Nevertheless, privatization is certainly imaginable in the future, particularly if the management changes that corporatization would allow were in force. Some U.S. technology corporations are growing very rapidly. I believe that a day will come when certain of them will have annual revenues in the upper hundreds of billions of dollars. The corporate engineering budgets, which normally constitute 10 percent of corporate expenditures, will then be larger than the budgets of the laboratories. At that point, some national laboratories will be attractive takeover targets.
National Laboratory Future Priority: Energy
Given that, as already noted, some 25 percent of national laboratory work is devoted to national defense work, where should the other 75 percent go? The Alternative Futures Task Force recommended that the focus be on energy. We are on the eve of possessing the means to have low-cost, clean, affordable energy generation in place around the world. That energy will allow rapid increases in productivity, which will, in turn, expand incomes and investment and fuel global economic growth. More widespread sources of energy are critical for future growth.
At Motorola, we look increasingly at the opportunities around the world as an algorithm of population rather than of gross national product. Soon, the world will support six billion people. The U.S. will be about five percent of that total, a robust, dynamic five percent to be sure, but, in terms of the profile of our business, 95 percent will be outside of the U.S. But, we cannot enter and serve those markets without energy. It is critical for local development and for the increasing incomes that will allow healthy economic relationships.

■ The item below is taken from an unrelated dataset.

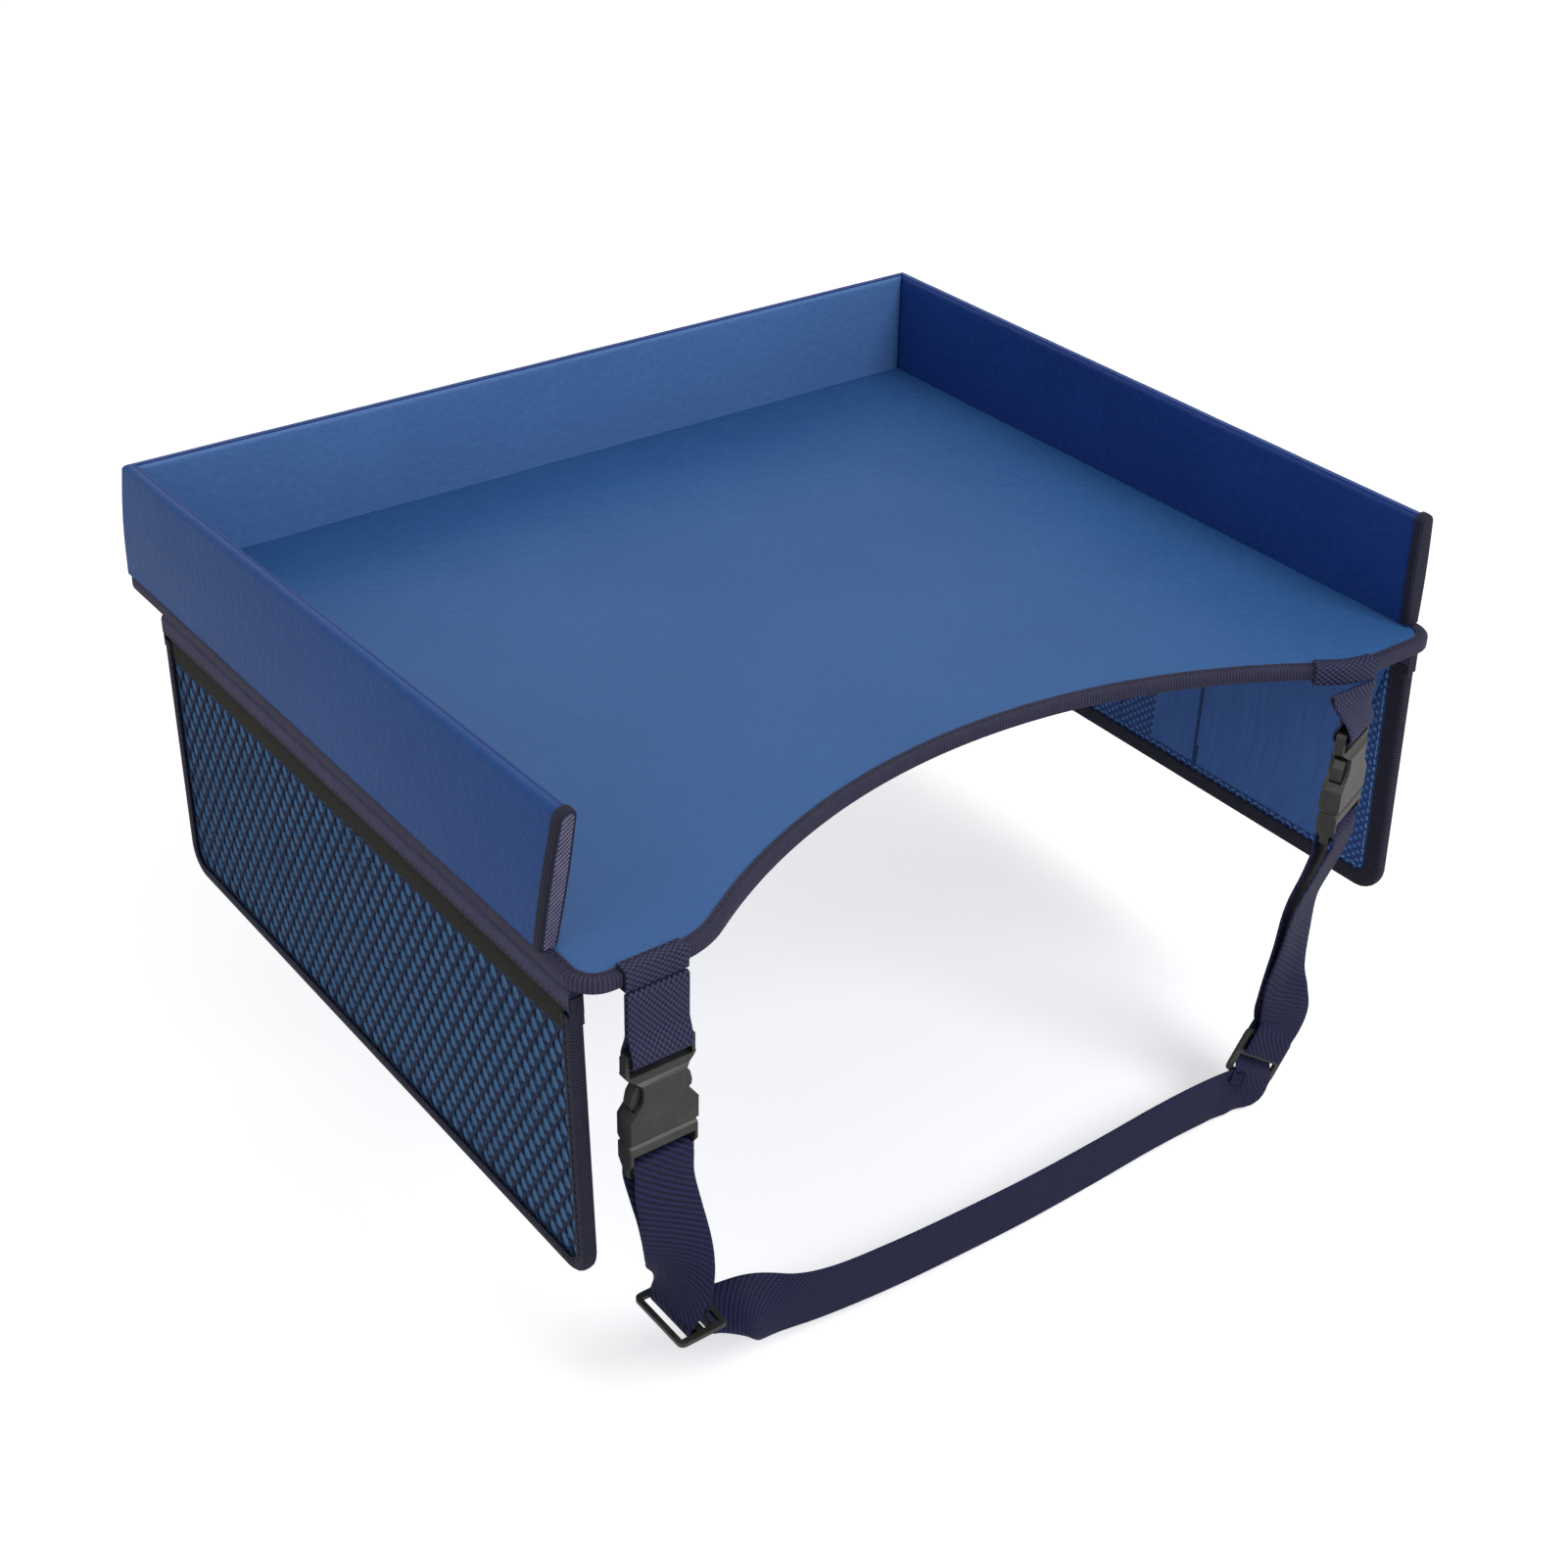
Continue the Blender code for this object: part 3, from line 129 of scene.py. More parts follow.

In many ways, it is energy that will allow the kinds of investments necessary to take advantage of the great opportunities that science and technology now can place before global society. Continued progress will require new energy capacity. Developing the technology that will create that capacity could be the major challenge of the national laboratory system. If we succeed, it will mean scores of new industries all over the world, and a new era of global prosperity.